Третьего марта 1913 года в столице открылся IX съезд уполномоченных дворянских обществ, который начался с молебна в честь императора и наследника и принятия адреса, в котором дворяне, в соответствии со своими историческими обязанностями, приносили «обет неизменно верной службы самодержцу всероссийскому и роду его». В отличие от консервативного дворянства, либеральная земская общественность предпочитала говорить о своей службе не самодержцу и его роду, а народу России.
Когда в июле 1914 года вспыхнула Великая война, некоторые монархисты, идеализировавшие патриотическое единение власти и общества, считали, что череда юбилеев воспитала и развила у россиян патриотическое чувство:
Никто не предполагал, какое значение имело то, так сказать, накопление патриотического чувства в русском народе, которое явилось результатом пережитых всем русским народом славных исторических юбилеев: освобождения от поляков Троицкой лавры, смерти патриарха Ермогена, потом его прославления, трехсотлетия освобождения России от поляков, избрания на царство Дома Романовых, юбилея Отечественной войны, юбилея освобождения крестьян… Постепенно возгреваемый патриотизм теперь проявил себя тем несказанным чувством единения, которое охватило всю Россию пред лицом германского врага, начавшего с нами неправедную брань[126].

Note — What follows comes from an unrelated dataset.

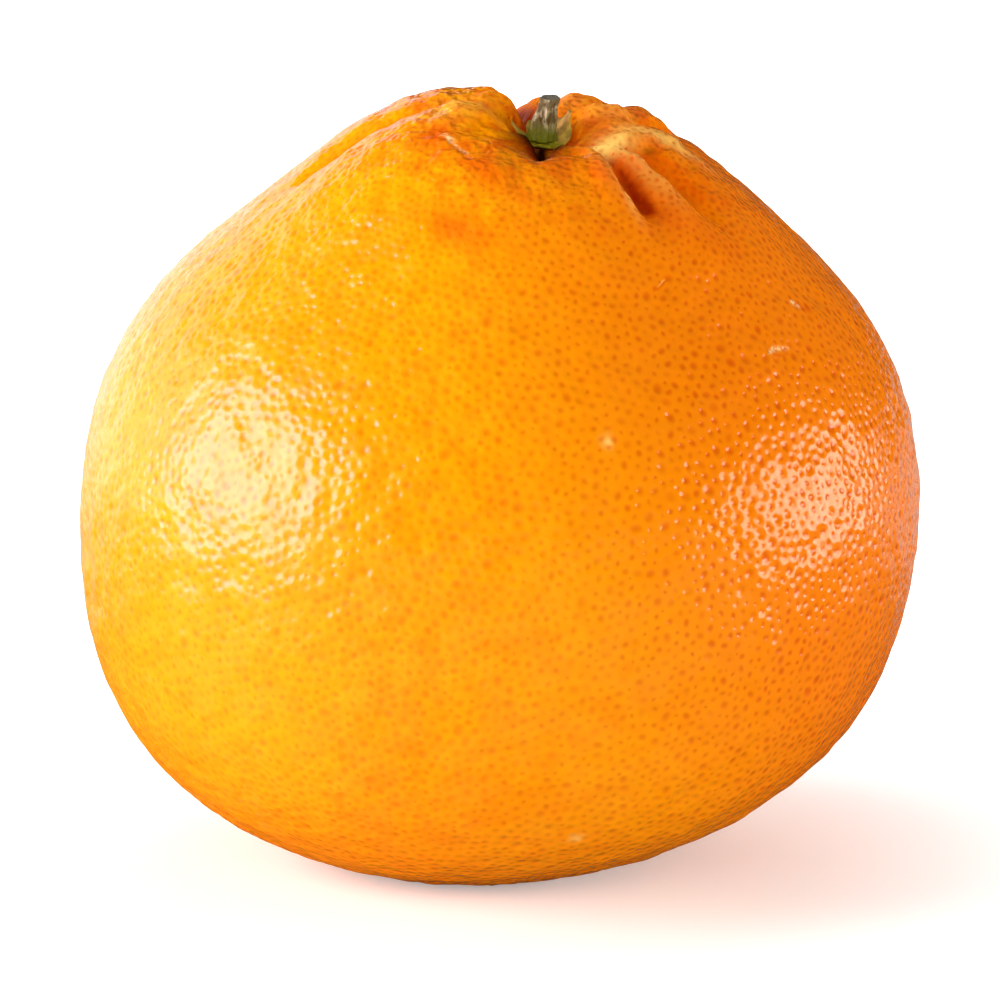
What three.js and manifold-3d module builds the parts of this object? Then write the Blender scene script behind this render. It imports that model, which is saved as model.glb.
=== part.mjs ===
// A whole orange with a lobed, furrowed neck, its calyx and a short cut stem.
// Millimetres, +Z up. The front is -Y. The origin is the centre of the small
// flat spot it rests on, and the neck nods towards the front and leans to +X.

import * as THREE from "three";
import { mergeVertices } from "three/addons/utils/BufferGeometryUtils.js";
import Module from "manifold-3d";

// Body: distance from the core to the skin every 15 degrees, from the stem
// end (first) round to the blossom end (last).
const BODY_RADII = [40.0, 40.6, 40.4, 39.4, 40.8, 43.1, 44.8, 46.2, 47.6, 47.3, 45.7, 44.2, 43.9];
// How far the right side swells beyond the left, term by term.
const LOPSIDED = [0.9, -0.8, 0.0, -0.1, -0.2, 0.2];
const THREE_SIDED = 0.35;
const OVAL = 0.3;
const DEPTH_OVER_WIDTH = 0.985;

// How the fruit stands.
const NOD_DEG = 11;
const LEAN_DEG = 7;
const FLAT_CUT = 1.0;

// Neck: a dimple for the stem inside a raised ring.
const DIMPLE_DEPTH = 4.2;
const DIMPLE_RADIUS = 4.8;
const DIMPLE_POWER = 2.6;
const RING_HEIGHT = 0.5;
const RING_RADIUS = 8.0;
const RING_WIDTH = 4.2;
// Lobes and hollows of the ring: azimuth, extra height, spread in degrees,
// distance from the neck's axis and length along it.
const LOBES = [
  [188, 1.0, 28, 10.5, 5.5],
  [232, -0.9, 20, 7.5, 4.0],
  [104, -0.8, 9, 9.0, 4.5],
  [92, -0.4, 12, 17.5, 5.0],
  [76, 0.6, 18, 8.0, 4.2],
  [44, 0.7, 11, 15.0, 4.5],
  [30, 0.9, 16, 8.0, 4.2],
  [17, -1.1, 14, 18.0, 5.5],
  [4, 0.6, 12, 12.5, 3.5],
  [352, 0.6, 20, 8.0, 4.2],
  [317, 1.6, 8, 14.5, 5.5],
  [315, 0.9, 11, 8.0, 4.2],
  [296, 1.2, 7, 13.5, 4.5],
  [284, -0.3, 12, 8.0, 4.2],
];
// Furrows between lobes: azimuth, depth, start, end, width on the clockwise
// side, width on the other side, and turn in degrees per millimetre.
const FURROWS = [
  [305, 3.0, 3.0, 23, 0.7, 2.2, 0.0],
  [328, 1.9, 4.0, 26, 0.8, 2.0, 0.3],
  [18, 1.2, 7.0, 24, 1.9, 1.5, 2.0],
  [52, 0.9, 7.0, 20, 1.6, 1.6, 0.0],
  [84, 1.3, 5.0, 20, 1.2, 1.4, 0.0],
  [105, 4.2, 3.0, 31, 1.2, 1.4, 0.0],
  [174, 2.2, 3.0, 30, 2.2, 1.7, 0.3],
  [267, 4.2, 2.4, 15, 1.3, 1.5, -0.3],
];

// Blossom end: a small scar sunk in the underside.
const SCAR_DEPTH = 0.5;
const SCAR_RADIUS = 2.6;

// Calyx: a thin ragged star pressed into the dimple. Its points: azimuth,
// reach beyond the waist, spread in degrees and rise at the tip.
const CALYX_WAIST = 2.2;
const CALYX_MIDDLE = 0.9;
const CALYX_EDGE = 0.35;
const SEPALS = [
  [181, 1.6, 16, 0.1],
  [262, 0.6, 28, -0.1],
  [349, 0.5, 15, 0.2],
  [31, 0.6, 27, 2.6],
  [66, 0.9, 16, 0.3],
  [122, 1.0, 18, 0.3],
];

// Stem: a ribbed, slightly tapered stub, cut across. Its foot stands a little
// to -X of its tip.
const STEM_TIP = 5.7;
const STEM_FOOT_RADIUS = 1.65;
const STEM_FOOT_SHIFT = -0.5;
const STEM_LOW_RADIUS = 1.5;
const STEM_TOP_RADIUS = 1.02;
const STEM_RIBS = 5;
const STEM_RIB_DEPTH = 0.09;

// Gap left between pieces that touch in the real fruit.
const GAP = 0.3;

// Mesh steps.
const SKIN_SECTORS = 80;
const NECK_STEP = 1.15;
const NECK_REACH = 24;
const BODY_STEP_DEG = 4.8;

const RIND = { color: "#f28c0a", roughness: 0.42 };
const CALYX = { color: "#7d7a3a", roughness: 0.8 };
const STEM = { color: "#8f8259", roughness: 0.85 };

const wasm = await Module();
wasm.setup();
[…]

На самом деле казенный патриотизм и чрезмерные усердия услужливых чиновников скорее ослабляют, чем усиливают патриотические эмоции.
Юбилейные торжества 1913 года на фоне продолжавшейся с 1912 года Балканской войны и роста числа рабочих забастовок в России представлялись в воображении части современников пиром во время чумы. Возможно, наиболее точной визуализацией этих настроений является законченная в 1913 году картина П. Филонова «Пир королей», на которой властители мира изображены живыми мертвецами, собравшимися на свое последнее пиршество.